You can see this clearly in the data on income. The gender pay gap -- the difference between what men and women earn -- widens as women age. Young men and women start out in their careers on relatively equal footing. Women earn about 90 percent of what men make -- before even controlling for factors like education and occupation.
That ratio pretty quickly plummets, coming down to below the 70 percent level in some cases, as Harvard economist Claudia Goldin wrote recently in an influential paper on the pay gap.
This happens, Goldin explains, because women in 2016 still wind up taking on most caregiving responsibilities as they age. They must work and contend with child-rearing, and the pay penalty for child-rearing is severe. Women’s earnings decrease 4 percentage points for each child they have, according to one study.
Highly educated female lawyers and MBAs, who hold the types of degrees that make it possible to accrue real power in the U.S., downshift to less lucrative and influential positions in their fields. They leave the powerful law firms to go in-house at corporations or work part-time. They leave big investment banks to take on roles at smaller places with more flexibility.

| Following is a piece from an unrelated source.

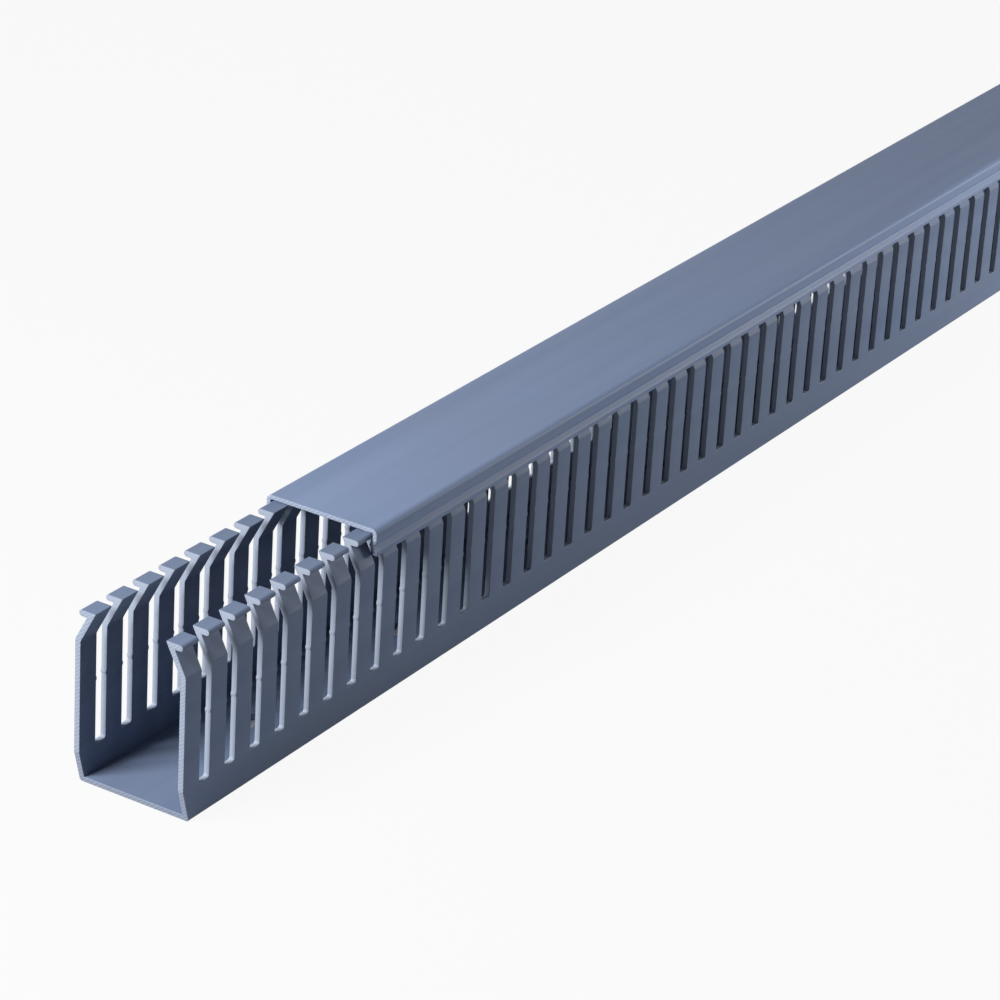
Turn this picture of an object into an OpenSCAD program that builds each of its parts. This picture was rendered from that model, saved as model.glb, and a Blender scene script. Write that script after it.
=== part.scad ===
// Slotted wire duct: an open channel whose walls are cut into fingers, with its clip-over cover slid back.
// X runs along the length, Y across it and Z up; the origin is the middle of the channel's underside.

/* [Channel] */
// Length of the channel
duct_l = 1000; // [400:50:1200]
// Width across the outer faces of the walls
duct_w = 40; // [34:1:60]
// Height from the underside to the top of the finger heads
duct_h = 58.2; // [40:0.1:80]
// Thickness of the base, walls and heads
wall_t = 2; // [1.4:0.1:2.6]

/* [Slots] */
// Distance from one slot to the next
slot_pitch = 12.5; // [10:0.5:16]
// Width of a slot
slot_w = 4.8; // [4.4:0.1:6]
// Height of the bottom of a slot above the underside
slot_sill = 11; // [6:0.5:16]
// Radius of the two bottom corners of a slot
slot_r = 0.8; // [0.3:0.1:1.6]
// Length of the first finger, at the open end
end_finger = 7.7; // [4:0.1:12]

/* [Finger heads] */
// Height of a head, from the shoulder to its top
head_h = 10.2; // [8.6:0.1:13]
// How far the neck leans in from the wall
head_lean = 4.8; // [3.8:0.1:6]
// How far the tip of the lip stands back from the outer face of the wall
lip_back = 1.3; // [0.6:0.1:1.8]

/* [Cover] */
// Length of the cover
cover_l = 1000; // [400:50:1200]
// Thickness of the cover
cover_t = 1.5; // [1:0.1:2]
// How far the cover is slid back from the open end
cover_back = 94.5; // [0:0.5:180]
// Clearance between the cover and the heads that it runs on
run_gap = 0.3; // [0.2:0.05:0.5]
// Outer radius of the two top edges of the cover
cover_r = 2; // [1.8:0.1:3]
// How far the snap ridge reaches in under the lip
snap_reach = 0.8; // [0.4:0.1:1.2]
// Drop from the middle of the lip to the middle of the snap ridge
snap_drop = 2.7; // [2.6:0.1:3.2]
// Height of the bend between the side of the cover and the snap ridge
snap_bend_h = 1.6; // [1:0.1:2.2]
// Height of the flare under the snap ridge
foot_h = 2.2; // [1.6:0.1:3]
// How far the foot flares out from the snap ridge
foot_flare = 1.4; // [0.6:0.1:1.8]
// Height of the upright foot at the bottom of the flare
foot_end = 1; // [0.4:0.1:1.4]

/* [Mounting holes] */
// Width of a mounting hole in the base
hole_w = 5.5; // [4:0.5:8]
// Length of a mounting hole, end to end
hole_l = 12; // [10:0.5:20]
// Distance from one mounting hole to the next
hole_pitch = 80; // [40:5:120]
// Least distance from the middle of a mounting hole to the end of the channel
hole_end = 55; // [20:1:60]

/* [Hidden] */
$fn = 48;
duct_colour = [0.36, 0.42, 0.52];
cover_colour = [0.46, 0.52, 0.63];
through = 1; // how far a cutter runs past the face that it cuts

wall_mid = duct_w / 2 - wall_t / 2;
lip_mid_z = duct_h - wall_t / 2;
lip_tip_y = duct_w / 2 - lip_back;
wall_path = [ // middle line of a wall, from the base to the tip of the lip
    [wall_mid, wall_t / 2],
    [wall_mid, duct_h - head_h],
    [wall_mid - head_lean, lip_mid_z],
    [lip_tip_y - wall_t / 2, lip_mid_z]
];

first_slot = end_finger + slot_w / 2 - duct_l / 2;
finger_l = slot_pitch - slot_w;
slot_n = floor((duct_l - end_finger - finger_l - slot_w) / slot_pitch) + 1;
hole_n = floor((duct_l - 2 * hole_end) / hole_pitch) + 1;

cover_top = duct_h + run_gap + cover_t;
side_mid = lip_tip_y + run_gap + cover_t / 2;
ridge_mid = lip_tip_y - snap_reach + cover_t / 2;
ridge_z = lip_mid_z - snap_drop;
bend_r = cover_r - cover_t / 2;
side_path = [ // middle line of a side of the cover, from the rounded top edge to the foot
    [side_mid, cover_top - cover_r],
    [side_mid, ridge_z + snap_bend_h],
    [ridge_mid, ridge_z],
    [ridge_mid + foot_flare, ridge_z - foot_h],
    [ridge_mid + foot_flare, ridge_z - foot_h - foot_end]
];

function unit(v) = v / norm(v);
function turned(v) = [-v[1], v[0]];
function beside(path, leg) = turned(unit(path[leg + 1] - path[leg]));

// The point beside bend i of a path, at a distance from both of the legs that meet there.
function mitre(path, i, distance) =
    let (
        before = beside(path, max(i - 1, 0)),
        after = beside(path, min(i, len(path) - 2)),
        way = unit(before + after)
    )
    path[i] + way * distance / (way * before);

// A strip of even thickness along a path, with mitred bends and square ends.
module bent_strip(path, thick) {
    last = len(path) - 1;
    polygon(concat(
        [for (i = [0 : last]) mitre(path, i, -thick / 2)],
        [for (i = [last : -1 : 0]) mitre(path, i, thick / 2)]
    ));
}

module both_sides() {
    children();
    mirror([1, 0]) children();
}

// Runs a section drawn in Y and Z along X, centred on the given place.
module along_x(middle, length) {
    translate([middle - length / 2, 0, 0])
        rotate([90, 0, 90])
            linear_extrude(height = length) children();
}

module slot_outline() {
    square_w = slot_w - 2 * slot_r;
    translate([-slot_w / 2, slot_sill + slot_r]) square([slot_w, duct_h + through - slot_sill - slot_r]);
    translate([-square_w / 2, slot_sill]) square([square_w, 2 * slot_r]);
    both_sides() translate([square_w / 2, slot_sill + slot_r]) circle(r = slot_r);
}

// Every slot, cut through both walls at once.
module slot_cuts() {
    rotate([90, 0, 0])
        linear_extrude(height = duct_w + 2 * through, center = true)
            for (i = [0 : slot_n - 1]) translate([first_slot + i * slot_pitch, 0]) slot_outline();
}

module hole_outline() {
    straight = hole_l - hole_w;
    square([straight, hole_w], center = true);
    both_sides() translate([straight / 2, 0]) circle(d = hole_w);
}

module hole_cuts() {
    translate([0, 0, -through])
        linear_extrude(height = wall_t + 2 * through)
            for (i = [0 : hole_n - 1]) translate([(i - (hole_n - 1) / 2) * hole_pitch, 0]) hole_outline();
}

module duct_section() {
    translate([-wall_mid, 0]) square([2 * wall_mid, wall_t]);
    both_sides() {
        bent_strip(wall_path, wall_t);
        translate(wall_path[0]) circle(d = wall_t);
        translate(wall_path[len(wall_path) - 1]) circle(d = wall_t);
    }
}

module duct() {
    color(duct_colour)
        difference() {
            along_x(0, duct_l) duct_section();
            slot_cuts();
            hole_cuts();
        }
}

// The rounded top edge of the cover, as a quarter of a ring.
module top_edge() {
    translate([side_mid - bend_r, cover_top - cover_r])
        intersection() {
            difference() {
                circle(r = cover_r);
                circle(r = cover_r - cover_t);
            }
            square(cover_r);
        }
}

module cover_section() {
    translate([bend_r - side_mid, cover_top - cover_t]) square([2 * (side_mid - bend_r), cover_t]);
    both_sides() {
        top_edge();
        bent_strip(side_path, cover_t);
    }
}

module cover() {
    color(cover_colour)
        along_x((cover_l - duct_l) / 2 + cover_back, cover_l) cover_section();
}

duct();
cover();
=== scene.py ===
import math

import bmesh
import bpy
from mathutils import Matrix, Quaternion, Vector


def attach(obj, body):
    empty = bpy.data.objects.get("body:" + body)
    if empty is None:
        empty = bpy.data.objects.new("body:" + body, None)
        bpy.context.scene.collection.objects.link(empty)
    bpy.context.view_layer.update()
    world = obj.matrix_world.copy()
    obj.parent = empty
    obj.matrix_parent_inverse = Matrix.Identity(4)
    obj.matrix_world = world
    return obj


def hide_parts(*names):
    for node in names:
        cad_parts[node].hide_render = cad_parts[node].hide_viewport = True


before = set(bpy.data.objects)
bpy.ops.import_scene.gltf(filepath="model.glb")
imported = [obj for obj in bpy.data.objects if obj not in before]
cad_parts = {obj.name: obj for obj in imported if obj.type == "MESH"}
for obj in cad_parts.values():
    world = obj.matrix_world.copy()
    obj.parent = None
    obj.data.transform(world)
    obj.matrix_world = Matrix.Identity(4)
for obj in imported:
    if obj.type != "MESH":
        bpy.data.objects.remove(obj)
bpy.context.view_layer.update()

mm = 0.001  # pieces are drawn in millimetres and made in metres

print("stage: camera")
cameraSetup = {
    "place": (-1.30846, -0.61328, 0.58036),  # metres
    "azimuth": -58.649,  # degrees round from the side that faces -Y
    "elevation": 25.188,
    "roll": 3.503,  # the camera leans slightly
    "lens": 143.12,  # millimetres, on a sensor of the width below
    "sensor": 36.0,
    "clip": (0.05, 60.0),
}


def placeCamera(c):
    azimuth, elevation = math.radians(c["azimuth"]), math.radians(c["elevation"])
    towardsCamera = Vector((
        math.sin(azimuth) * math.cos(elevation),
        -math.cos(azimuth) * math.cos(elevation),
        math.sin(elevation),
    ))
    data = bpy.data.cameras.new("mainCamera")
    data.lens = c["lens"]
    data.sensor_width = c["sensor"]
    data.clip_start, data.clip_end = c["clip"]
    camera = bpy.data.objects.new("mainCamera", data)
    camera.rotation_mode = "QUATERNION"
    look = (-towardsCamera).to_track_quat("-Z", "Y")
    camera.rotation_quaternion = look @ Quaternion((0, 0, 1), math.radians(c["roll"]))
    camera.location = c["place"]
    bpy.context.scene.collection.objects.link(camera)
    bpy.context.scene.camera = camera


placeCamera(cameraSetup)

# sections are drawn as paths in millimetres: across the duct, then up


def beside(path, leg):  # unit vector square to one leg of a path
    way = (path[leg + 1] - path[leg]).normalized()
    return Vector((-way.y, way.x))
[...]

And even if they stay the course at powerful companies, there's still covert and overt sex discrimination holding back pay and promotions.
There aren’t many women holding powerful corporate positions. There are only 20 female CEOs in the S&P 500.
Young women think they're going to change all that; but it's hard to find any forecasts that back up this belief. One recent study from McKinsey and LeanIn.org estimates that it will take 100 years for women to achieve gender equality in Corporate America.
Women drop off the corporate ladder as it climbs to the executive suite. In business jargon we call this the “pipeline problem." Companies are constantly talking about it. Women enter the business world in relatively equal numbers to men, but they do not last. Look at this chart from a recent report from consulting firm McKinsey, which examined gender stats over 100 corporations in the U.S.
In politics, no one talks about the “pipeline,” probably because the situation is worse. Women don’t enter the field at the same rate as men. Women hold only 84 out of 435 seats in the House of Representatives. And they have 20 out of 100 seats in the senate.
Shall we name all the women presidents? JK!
These days, some argue they’re not going to vote for Hillary Clinton because it’s only a matter of time before a woman is elected to the office. It’s hard to look at this data and truly believe that.
And equal representation in business and politics matters. A lot. Do not delude yourself.
When women are missing from the upper echelons of business and from the halls of politics, women’s interests just aren’t as well-represented. It’s why Congress spends more time fighting over funding Planned Parenthood than debating how to enact paid family leave -- an issue that an overwhelming majority of Americans support. It's partly why politicians are still fighting about abortion, 42 years after the Supreme Court supposedly settled the question.
Yes, there are male politicians fighting for gender equality. Sanders certainly has made closing the pay gap part of his platform. Obama has done what he can for women. But it’s hard to argue that women’s interests are properly reflected in our political bodies. It's hard not to believe that more women in power -- including at the executive level -- wouldn't ultimately further the interests of women.
Remember: Women are not a minority. They comprise half of the United States’ population.
In the U.S., the government does not offer women (or men) very much support to enable them to pull off the juggle of work and family without sacrificing income. There is no paid family leave, no subsidized child care (beyond public school), and there isn’t even paid sick leave. These are common benefits in most other developed economies.
Why don’t we have those kinds of policies? Ones that would actually support women in achieving earning equality? And that would support men in more successfully taking on their roles as fathers?
Because the men in power haven't really considered the need for them.
If those sorts of things matter to you, if you truly want that pay gap to vanish, it's probably time to boost more women up to the top.